Yang aneh adalah saat bencana begini, kenapa aparat keamanan bisa menghilang? Harusnya mereka siap mengamankan lokasi bencana sehingga penjarah tidak bisa memeras atau menjarah siapapun anggota masyarakat yang menjadi korban gempa. Lagi lagi orang Tionghoa yang jadi korban pemerasan. Atau karena mereka orang Tionghoa makanya dibiarkan jadi korban pemerasan pada saat terjadi bencana gempa
di Padang ?
Jawa Pos
[ Senin, 05 Oktober 2009 ]
SMS Berisi Isu Diskriminasi dari Kampung Pecinan
HARI keempat pascagempa di Padang mulai diwarnai munculnya isu-isu sensitif dan kabar penjarahan yang potensial mempergetir nasib para korban.
Warga Tionghoa yang bermukim di sebuah kampung pecinan di pusat Kota Padang, misalnya, dikabarkan telah menjadi korban diskriminasi dalam hal penanganan evakuasi dan pembagian bantuan. Sebuah pesan singkat yang beredar dari HP ke HP kemarin, misalnya, berbunyi: Tell the world, Stop the donation to West Sumatra!!! Primordialism and racism is happening in there, Chinese people didn’t allowed to have food and was forced to buy the food aid. Family of mine was at there!!! Please sent out this massage to the world so they know the true!!! (katakan pada dunia, stop bantuan ke Sumatra Barat!!! Primordialisme dan rasisme terjadi di sana, warga Tionghoa tak diperbolehkan mendapatkan makanan dan dipaksa membeli bantuan makanan. Keluargaku di sana!!! Tolong sebarkan pesan ini ke seluruh dunia biar mereka tahu kenyataan ini!!!)
Benar tidaknya kenyataan yang terjadi di kampung Tionghoa dengan isi SMS itu, Sutan Zaili Asril, direktur Padang Ekspres, anak perusahaan Jawa Pos di Padang semalam memberi penuturan. Dari pengamatannya selama empat hari setelah terjadi gempa, proses evakuasi terhadap korban bencana di Pondok China memang dinilai lambat. Hal itulah yang memicu merebaknya isu pendistribusian bantuan yang tak adil di beberapa tempat, termasuk di kawasan Pecinan.

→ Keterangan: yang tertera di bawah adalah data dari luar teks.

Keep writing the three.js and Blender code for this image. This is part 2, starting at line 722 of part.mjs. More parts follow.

Padahal, buruknya manajemen dan ketidakberdayaan petugaslah yang sebenarnya terjadi. Di sisi lain, para korban sangat membutuhkan bantuan. Zaili menilai, distribusi bantuan yang diberikan pemkot juga tidak mengarah. “Entah kenapa, kesannya pemerintah cenderung memprioritaskan evakuasi di Hotel Ambacang, LBB Gama, Prayoga, Sigma, maupun LBB Lia. Padahal, evakuasi di Pondok China maupun Pasaraya seharusnya juga menjadi prioritas karena jumlah korbannya sangat banyak,” terang Zaili lebih lanjut.

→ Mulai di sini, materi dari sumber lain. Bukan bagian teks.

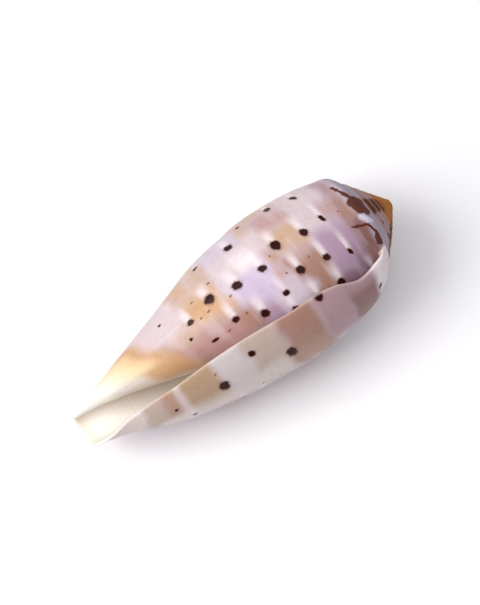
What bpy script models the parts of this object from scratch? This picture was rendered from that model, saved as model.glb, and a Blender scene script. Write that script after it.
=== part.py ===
"""Circumcised cone shell, whole, lying on its side with the aperture facing up.

The shell is one wall wound round an axis, so one formula gives its outer skin.
A point of the skin has two coordinates. "Along" runs down the outline of the
lip, from 0 at the canal end to 1 at the suture. "Turn" counts the turns grown
since, back from the lip: 0 is the lip itself, and 1 is the same place on the
turn before it, which the lip's turn covers up to its shoulder. The inner side
of the wall, the core inside the aperture and the spire all use that formula.

Shell axes: X along the coiling axis from the canal end to the apex.
"""
import math

import bmesh
import bpy
import numpy as np
from mathutils import Matrix

# Driving dimensions, in metres, turns and degrees
MM = 0.001
LENGTH = 60 * MM          # canal end to the point that the spiral winds in to
TURN_GROWTH = 1.28        # how many times bigger each turn is than the last
LIP_ANGLE = 123.6         # place of the lip's edge round the axis, from +Y towards +Z
AXIS_TILT = 3.2           # the spire end lies higher than the canal end
REST_FLAT = 0.33 * MM     # the belly is flattened by this much where it rests, to lie still
WALL = 1.8 * MM           # wall at its thickest, before the room between two turns thins it
LIP_WALL = 0.6 * MM       # wall at the lip's edge
LIP_WALL_TURN = 0.6       # the wall reaches its full thickness this far behind the lip
HOLLOW_TURN = 0.95        # how far the hollow behind the aperture goes round
CORE_THINS_FROM = 0.7     # the core thins from here to the hollow's far end, a guess for balance
CORE_THINNED = 0.85       # share of the core's radius that is gone at the far end
SPIRE_TURNS = 9           # turns that show on the spire
APEX_DROP = 0.4 * MM      # the worn apex stops this short of the winding point
CANAL_BEND = 1.1 * MM     # the pillar leans off the axis at the canal end
CANAL_BEND_LENGTH = 28 * MM
CANAL_BEND_TURN = 0.69    # the side it leans to, in turns behind the lip
CANAL_BEND_GROWS = (0.17, 0.83)   # the lean sets in over these turns
RIM_FACES_FORWARD = 0.1   # share of the outline over which the wall turns flat at the canal end
SHARP_EDGE = 40           # sharper edges than this are shaded as edges

# Outline of the shell at the lip: distance from the canal end, radius
OUTLINE = np.array([(0, 4.4), (2.5, 5.7), (6, 7.6), (12, 10.5), (20, 12.05), (28, 12.9),
                    (36, 13.3), (42, 12.9), (46.5, 12.1), (49.5, 11.35), (51.8, 10.7)]) * MM

# How fast the coil tightens at a distance from the canal end: the radius
# shrinks by e to this power in each turn. It is an even spiral past the last.
COIL_AT = np.array([0, 6, 14, 22, 32]) * MM
COIL = np.array([2.75, 1.75, 0.95, 0.4, math.log(TURN_GROWTH)])

# Below the first distance the coil is flat, past the second it winds up the spire
WIND_UP = (5 * MM, 32 * MM)

# Lines of growth and the lip's edge run back from the lip's middle by this
# angle: a slanting corner at the canal, a shallow notch at the shoulder
LIP_LAG_AT = np.array([0, 2.5, 5, 9, 15, 24, 34, 43, 47, 51.8]) * MM
LIP_LAG = np.array([58, 36.5, 18.5, 7, 2.6, 0, 2.5, 7.3, 17, 15.5])

# Below the lip the shoulder is flatter than round by a share of the radius. The
# flat side sets in, holds and fades over these angles and distances.
SIDE_FLAT = 0.12
SIDE_FLAT_ANGLES = (130, 180, 205, 260)
SIDE_FLAT_AT = (48 * MM, 53 * MM, 53.5 * MM, 58 * MM)

# Mesh steps
TURN_STEPS = 40           # steps in one turn
BODY_STEPS = 19           # steps along the outline, canal end to shoulder
RAMP_STEPS = 4            # steps from the shoulder to the suture
ROOF_RAMP_STEP = 2        # the hollow's roof starts at this step of the ramp
DIFFERENCE = 0.001        # step of the slopes taken along the outline

NAME = "cone_shell"


def curve(knots, values, at):
    """A smooth curve through the values at the knots."""
    slopes = np.gradient(values, knots)
    i = np.clip(np.searchsorted(knots, at, side="right") - 1, 0, len(knots) - 2)
    span = knots[i + 1] - knots[i]
    t = np.clip((at - knots[i]) / span, 0, 1)
    return ((1 + 2 * t) * (1 - t) ** 2 * values[i]
            + t * (1 - t) ** 2 * span * slopes[i]
            + t * t * (3 - 2 * t) * values[i + 1]
            + t * t * (t - 1) * span * slopes[i + 1])


def ease(start, end, at):
    """0 before start, 1 after end, and smooth between them."""
    t = np.clip((at - start) / (end - start), 0, 1)
    return t * t * (3 - 2 * t)


def window(places, at):
    """0 outside the first and last place, 1 between the middle two."""
    sets_in, holds, fades, ends = places
    return ease(sets_in, holds, at) * (1 - ease(fades, ends, at))


def close_outline():
    """The outline with its suture point, and how far along it each point is.

    The suture lies on the shoulder of the turn before, which is the outline's
    last point drawn in towards the apex by one turn.
    """
    shoulder = OUTLINE[-1]
    suture = (LENGTH - (LENGTH - shoulder[0]) / TURN_GROWTH, shoulder[1] / TURN_GROWTH)
    points = np.vstack([OUTLINE, suture])
    steps = np.hypot(*np.diff(points, axis=0).T)
    along = np.concatenate([[0], np.cumsum(steps)]) / steps.sum()
    return points, along


OUTLINE_POINTS, OUTLINE_ALONG = close_outline()
SHOULDER = OUTLINE_ALONG[-2]


def coil(along, turn):
    """Distance from the canal end, radius and angle of a point of the skin."""
    x = curve(OUTLINE_ALONG, OUTLINE_POINTS[:, 0], along)
    radius = curve(OUTLINE_ALONG, OUTLINE_POINTS[:, 1], along)
    wound = LENGTH - (LENGTH - x) * (1 + ease(*WIND_UP, x) * (TURN_GROWTH ** -turn - 1))
    drawn_in = radius * np.exp(-curve(COIL_AT, COIL, x) * turn)
    angle = LIP_ANGLE + 360 * turn + curve(LIP_LAG_AT, LIP_LAG, x)
    flatter = SIDE_FLAT * window(SIDE_FLAT_ANGLES, angle % 360) * window(SIDE_FLAT_AT, wound)
    return wound, drawn_in * (1 - flatter), np.radians(angle)


def place(turn, x, radius, angle):
    """A point of the shell from its place round the axis."""
    lean = CANAL_BEND * (1 - ease(0, CANAL_BEND_LENGTH, x)) * ease(*CANAL_BEND_GROWS, turn)
    side = math.radians(LIP_ANGLE + 360 * CANAL_BEND_TURN)
    return (x, radius * np.cos(angle) + lean * math.cos(side),
            radius * np.sin(angle) + lean * math.sin(side))


def skin_point(along, turn):
    return place(turn, *coil(along, turn))


def wall_point(along, turn):
    """The inner side of the wall, under a point of the skin."""
    x, radius, angle = coil(along, turn)
    ahead = coil(along + DIFFERENCE, turn)
    behind = coil(along - DIFFERENCE, turn)
    run, rise = ahead[0] - behind[0], ahead[1] - behind[1]
    slope_length = math.hypot(run, rise)
    room = radius - coil(along, turn + 1)[1]
    thickness = LIP_WALL + (WALL - LIP_WALL) * ease(0, LIP_WALL_TURN, turn)
    thickness *= 1 - math.exp(-room / thickness)
    inward_x = rise / slope_length * ease(0, RIM_FACES_FORWARD, along)
    inward_radius = -run / slope_length
    return place(turn, x + thickness * inward_x, radius + thickness * inward_radius, angle)


def core_point(along, turn):
    """The core inside the hollow, this far behind the lip."""
    x, radius, angle = coil(along, 1 + turn)
    thinned = CORE_THINNED * ease(CORE_THINS_FROM, HOLLOW_TURN, turn)
    return place(1 + turn, x, radius * (1 - thinned), angle)


def bridge(bm, chain_a, chain_b):
    """Faces between two chains of vertices, which may meet at their ends."""
    a, b = 0, 0
    last_a, last_b = len(chain_a) - 1, len(chain_b) - 1
    while a < last_a or b < last_b:
        step_a = a < last_a and (b == last_b or (a + 1) * last_b <= (b + 1) * last_a)
        step_b = b < last_b and (a == last_a or (b + 1) * last_a <= (a + 1) * last_b)
        corners = [chain_a[a], chain_b[b]]
        if step_b:
            b += 1
            corners.append(chain_b[b])
        if step_a:
            a += 1
            corners.append(chain_a[a])
        corners = list(dict.fromkeys(corners))
        if len(corners) > 2:
            bm.faces.new(corners)


def build_shell():
    """The whole shell as one closed mesh."""
    bm = bmesh.new()
    columns = BODY_STEPS + RAMP_STEPS
    hollow_rows = round(HOLLOW_TURN * TURN_STEPS)
    spire_rows = SPIRE_TURNS * TURN_STEPS
    body = np.linspace(0, SHOULDER, BODY_STEPS + 1)
    ramp = np.linspace(SHOULDER, 1, RAMP_STEPS + 1)
    along = np.concatenate([body, ramp[1:]])
    skin_verts = {}
    wall_verts = {}
    core_verts = {}

    def skin(row, column):
        # the suture of one turn is the shoulder of the turn before it
        key = (row + TURN_STEPS, BODY_STEPS) if column == columns else (row, column)
        if key not in skin_verts:
            point = skin_point(along[key[1]], key[0] / TURN_STEPS)
            skin_verts[key] = bm.verts.new(point)
        return skin_verts[key]

    def wall(row, column):
        key = (row, column)
        if key not in wall_verts:
            wall_verts[key] = bm.verts.new(wall_point(along[column], row / TURN_STEPS))
        return wall_verts[key]

    def core(row, column):
        # the core starts as the skin of the turn before, just inside the lip
        if row == 0:
            return skin(TURN_STEPS, column)
        key = (row, column)
        if key not in core_verts:
            core_verts[key] = bm.verts.new(core_point(along[column], row / TURN_STEPS))
        return core_verts[key]

    def skin_row(row, first, last):
        return [skin(row, column) for column in range(first, last + 1)]

    def wall_row(row):
        return [wall(row, column) for column in range(roof_outer + 1)]

    def core_row(row):
        return [core(row, column) for column in range(roof_inner + 1)]

    roof_outer = BODY_STEPS + ROOF_RAMP_STEP
    roof_inner = BODY_STEPS - 1

    # outer skin of the last turn, then the ramp of the spire
    for row in range(TURN_STEPS):
        bridge(bm, skin_row(row, 0, columns), skin_row(row + 1, 0, columns))
    for row in range(TURN_STEPS, spire_rows):
        bridge(bm, skin_row(row, BODY_STEPS, columns), skin_row(row + 1, BODY_STEPS, columns))

    # the hollow behind the aperture: its core side, wall side, roof and far end
    for row in range(hollow_rows):
        bridge(bm, core_row(row), core_row(row + 1))
        bridge(bm, wall_row(row), wall_row(row + 1))
    bridge(bm, [wall(row, roof_outer) for row in range(hollow_rows + 1)],
           [core(row, roof_inner) for row in range(hollow_rows + 1)])
    bridge(bm, wall_row(hollow_rows), core_row(hollow_rows))

    # edge of the lip, up to where it joins the turn before
    bridge(bm, skin_row(0, 0, roof_outer), wall_row(0))
    bridge(bm, skin_row(0, roof_outer, columns),
           [wall(0, roof_outer)] + skin_row(TURN_STEPS, roof_inner, BODY_STEPS))

    # rim of the canal end, and the end of the pillar
    bridge(bm, [skin(row, 0) for row in range(hollow_rows + 1)],
           [wall(row, 0) for row in range(hollow_rows + 1)])
    bridge(bm, [skin(row, 0) for row in range(hollow_rows, TURN_STEPS + 1)],
           [wall(hollow_rows, 0)] + [core(row, 0) for row in range(hollow_rows, -1, -1)])

    # worn apex, over the open end of the last small turn
    apex = bm.verts.new((LENGTH - APEX_DROP, 0, 0))
    rim = [skin(row, columns) for row in range(spire_rows - TURN_STEPS, spire_rows + 1)]
    rim += [skin(spire_rows, column) for column in range(columns - 1, BODY_STEPS - 1, -1)]
    for first, second in zip(rim, rim[1:]):
        bm.faces.new((first, second, apex))

    bmesh.ops.recalc_face_normals(bm, faces=bm.faces)
    return bm


def lay_down(bm):
    """Tilt the axis, flatten the lowest place and put it on the ground, centred on the origin."""
    tilt = Matrix.Rotation(math.radians(-AXIS_TILT), 4, "Y")
    bmesh.ops.transform(bm, matrix=tilt, verts=bm.verts)
    points = np.array([vert.co for vert in bm.verts])
    low, high = points.min(axis=0), points.max(axis=0)
    middle = (low + high) / 2
    ground = low[2] + REST_FLAT
    for vert in bm.verts:
        vert.co.z = max(vert.co.z, ground)
    bmesh.ops.translate(bm, vec=(-middle[0], -middle[1], -ground), verts=bm.verts)


def shell_material():
    material = bpy.data.materials.new("shell")
    material.use_nodes = True
    shader = material.node_tree.nodes["Principled BSDF"]
    shader.inputs["Base Color"].default_value = (0.60, 0.45, 0.47, 1)
    shader.inputs["Roughness"].default_value = 0.3
    shader.inputs["Metallic"].default_value = 0
    return material


def main():
    for old in list(bpy.data.objects):
        bpy.data.objects.remove(old, do_unlink=True)
    collection = bpy.data.collections.new("circumcised_cone_shell")
    bpy.context.scene.collection.children.link(collection)
    bm = build_shell()
    lay_down(bm)
    mesh = bpy.data.meshes.new(NAME)
    bm.to_mesh(mesh)
    bm.free()
    mesh.materials.append(shell_material())
    mesh.shade_smooth()
    mesh.set_sharp_from_angle(angle=math.radians(SHARP_EDGE))
    collection.objects.link(bpy.data.objects.new(NAME, mesh))


main()
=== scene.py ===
"""Circumcised cone shell, lying on a pale floor with its aperture up."""
import math

import bpy
import numpy as np
from mathutils import Matrix, Vector


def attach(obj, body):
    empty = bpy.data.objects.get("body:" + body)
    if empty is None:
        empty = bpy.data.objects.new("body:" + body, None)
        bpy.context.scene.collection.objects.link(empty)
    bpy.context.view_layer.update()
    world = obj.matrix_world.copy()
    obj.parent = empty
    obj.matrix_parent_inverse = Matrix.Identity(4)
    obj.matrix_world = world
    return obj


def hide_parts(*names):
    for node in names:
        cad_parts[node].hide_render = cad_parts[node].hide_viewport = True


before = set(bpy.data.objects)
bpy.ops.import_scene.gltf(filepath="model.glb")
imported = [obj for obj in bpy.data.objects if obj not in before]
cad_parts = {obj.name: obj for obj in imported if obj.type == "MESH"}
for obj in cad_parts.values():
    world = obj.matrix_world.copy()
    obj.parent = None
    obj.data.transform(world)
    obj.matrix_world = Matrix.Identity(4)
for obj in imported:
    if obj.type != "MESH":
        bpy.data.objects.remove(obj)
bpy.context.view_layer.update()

MM = 0.001

# The winding rule of the shell, the same as in the solid. Angles are in
# degrees, and turns are counted backwards from the lip.
LENGTH = 60 * MM
TURN_GROWTH = 1.28             # size of a turn against the one before it
LIP_ANGLE = 123.6
AXIS_TILT = 3.2
REST_FLAT = 0.33 * MM          # how much of the belly is flat, measured upwards
WALL = 1.8 * MM
LIP_WALL = 0.6 * MM
LIP_WALL_TURN = 0.6            # where the wall has its full thickness
HOLLOW_TURN = 0.95             # where the hollow ends
CORE_THINS_FROM = 0.7
CORE_THINNED = 0.85
SPIRE_TURNS = 9
APEX_DROP = 0.4 * MM
CANAL_BEND = 1.1 * MM          # the canal end leans to one side
CANAL_BEND_LENGTH = 28 * MM
CANAL_BEND_TURN = 0.69
CANAL_BEND_GROWS = (0.17, 0.83)
RIM_FACES_FORWARD = 0.1
# Distance from the canal end and radius of the lip's turn, from the canal to the shoulder
OUTLINE = np.array([(0, 4.4), (2.5, 5.7), (6, 7.6), (12, 10.5), (20, 12.05), (28, 12.9),
                    (36, 13.3), (42, 12.9), (46.5, 12.1), (49.5, 11.35), (51.8, 10.7)]) * MM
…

Perlu juga diketahui, situasi lebih memiriskan dulu juga terjadi beberapa hari pascagempa tsunami Aceh pada 2004. Buruknya manajemen penyaluran bantuan dan minimnya pengawasan membuat situasi menjadi bar-bar dan tak terkontrol. Di berbagai tempat di Aceh, waktu itu, para penjarah bahkan sampai tega memotong jari mayat korban tsunami untuk mengambil cincin, anting di kuping, dan perhiasan lain.
“Sejak hari pertama gempa, kami belum mendapat bantuan sama sekali,” kata Ny Esther, salah seorang warga yang bermukim di Jalan Klenteng. Padahal, lokasi kampung tempat tinggal Esther berada di pusat Kota Padang. Apalagi, rumah wanita 43 tahun itu luluh lantak. Bangunannya tinggal separo, seperti dibelah menjadi dua.

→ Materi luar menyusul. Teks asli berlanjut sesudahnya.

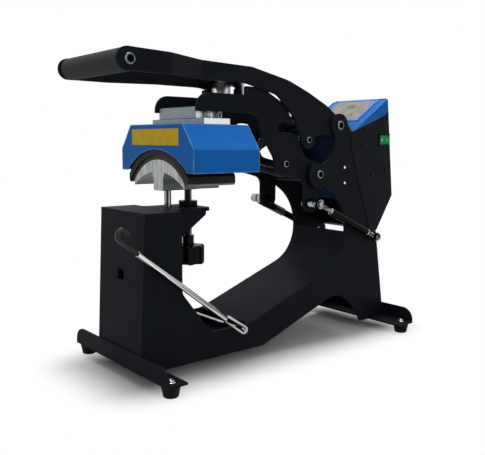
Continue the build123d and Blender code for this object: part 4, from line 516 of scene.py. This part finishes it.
FINISH = {}
NODE_FINISH = {
    "lower_platen": "platen_aluminium",
    "lock_nut": "nut_steel",
    "electromagnet": "magnet_chrome",
    "lever_rod": "rod_chrome",
    "lever_hairpin": "rod_chrome",
    "guide_rod": "ground_steel",
    "head_spacers": "ground_steel",
    "gas_upper_studs": "stud_chrome",
    "gas_lower_studs": "stud_chrome",
    "gas_fitting_right": "stud_chrome",
    "gas_fitting_left": "stud_chrome",
    "gas_rod_right": "stud_chrome",
    "gas_rod_left": "stud_chrome",
}


# ---- meshes ----
def piece(name, mesh, body, slot, finish=None, replaced=()):
    """Turn a bmesh into a piece that rides on a body and takes its finish from a slot."""
    bmesh.ops.recalc_face_normals(mesh, faces=mesh.faces)
    data = bpy.data.meshes.new(name)
    mesh.to_mesh(data)
    mesh.free()
    made = bpy.data.objects.new(name, data)
    bpy.context.scene.collection.objects.link(made)
    data.materials.append(FINISH[finish or slot])
    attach(made, body)
    if replaced:
        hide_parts(*replaced)


def join_loops(mesh, loops, smooth=False):
    """Join a stack of loops with as many corners each by faces, and close both ends."""
    for below, above in zip(loops, loops[1:]):
        for step in range(len(below)):
            after = (step + 1) % len(below)
            mesh.faces.new((below[step], below[after], above[after], above[step])).smooth = smooth
    mesh.faces.new(loops[0])
    mesh.faces.new(loops[-1])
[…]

Menanggapi isu sensitif itu, Pengurus Wilayah Muhammadiyah Jatim Sulton Amin benar-benar sangat prihatin. Menurut dia, hal itu sangat memalukan. Terlebih, perhatian dunia saat ini juga mengarah pada kondisi para korban gempa. ”Jangan sampai relawan asing yang membantu di Padang hengkang sebelum waktunya gara-gara masalah ini,” ujarnya.
Dia menambahkan, sudah waktunya membuang ego pribadi yang muncul akibat perbedaan suku, agama, ras ,dan warna kulit. Perasaan senasib sebagai warga Indonesia dan sesama korban gempa yang membutuhkan bantuan seharusnya mampu melebur perbedaan itu.
Selain itu, dia mengharapkan seluruh masyarakat tetap tenang dan tidak terprovokasi. Bahkan, dia siap membantu kalau langkah prosedural seperti melaporkan kepada pihak terkait tetap tidak membawa perubahan. ”Langkah terkahir adalah menyerahkan bantuan langsung ke etnis Tionghoa maupun kelompok lain yang didiskriminasikan,” tegasnya.